Slowly I realized that this reality, distant as it was to me, was an extraordinary key to an incendiary state of mind, where the boundaries between lucidity and dissociation are getting thinner. The fundamental question is not whether Satan exists, but how it is possible that exorcisms could become weekly appointments, a precise ritual with disturbing aspects, and also something that can be integrated by everyone with their personal strategies, in everyday life. Possession and deliverance are part of a story about a continuous entering and exiting of certain states within yourself.

The film’s structure runs the gamut from moments of everyday life to clearly abnormal situations. The grotesque peaks come out naturally, but I believe we have managed to maintain proper discretion and respect towards things that remain unknown and towards those who deeply touch the spirituality of some people.

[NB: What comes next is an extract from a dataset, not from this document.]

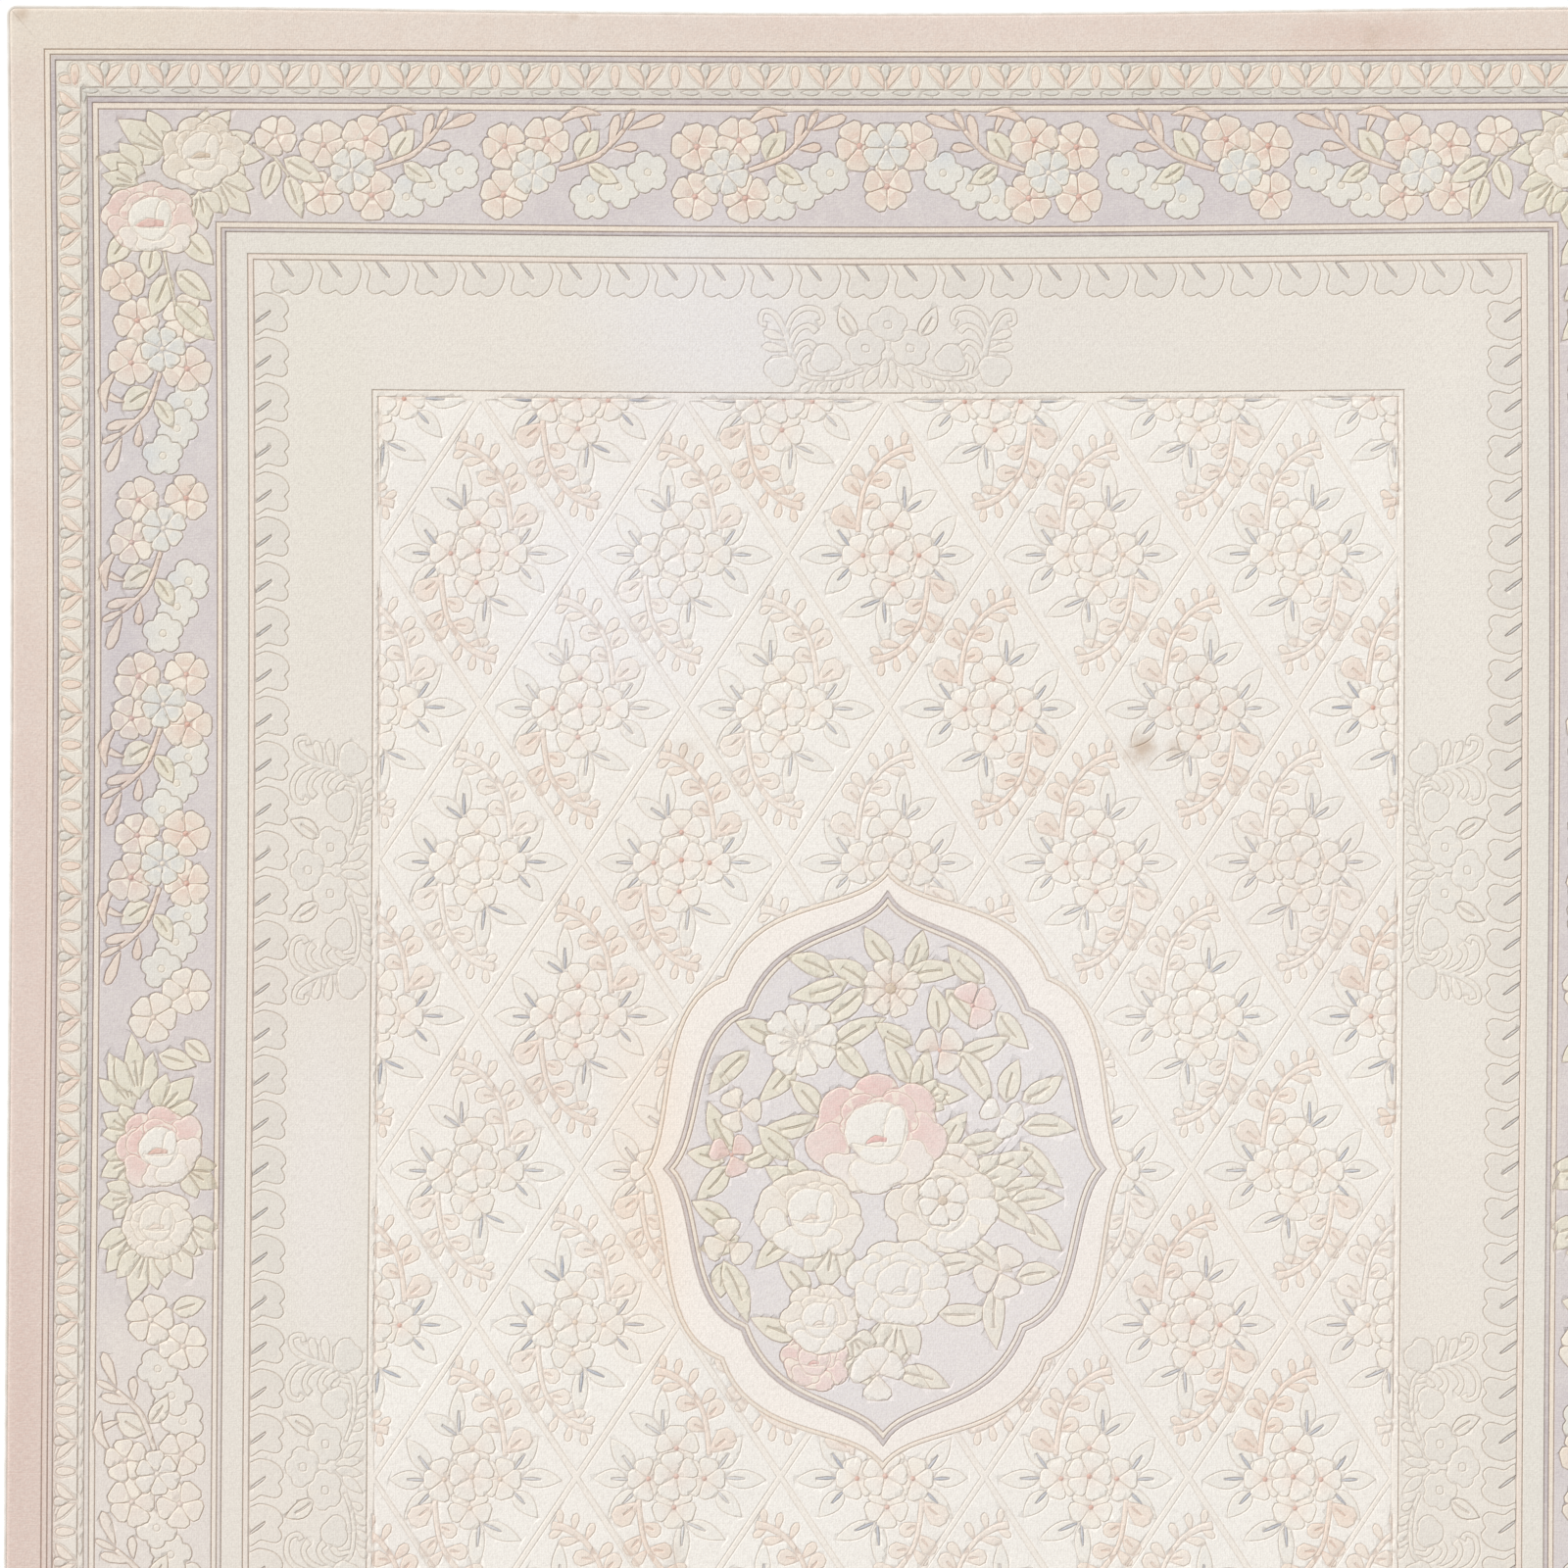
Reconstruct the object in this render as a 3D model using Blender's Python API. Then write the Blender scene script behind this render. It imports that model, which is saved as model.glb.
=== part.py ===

I chose to tell this story from the persective of the people who experience it every day. Not only the “possessed” but also the priests who don’t choose to become exorcists, since they are nominated by their bishops. They nevertheless take this position with faith and completely transform their lives, being “under siege” night and day. Father Cataldo is the symbol of complete devotion joined to a disarming spontaneity and frankness. On the other hand, there are the so-called possessed who are not catholic fanatics, but common people who move closer to the church in a particularly difficult moment in their life. Through their experience, they emancipate themselves from an imaginary horror, acquiring an original complexity made of doubts, misinterpretations, but also of an unlimited sense of self-irony.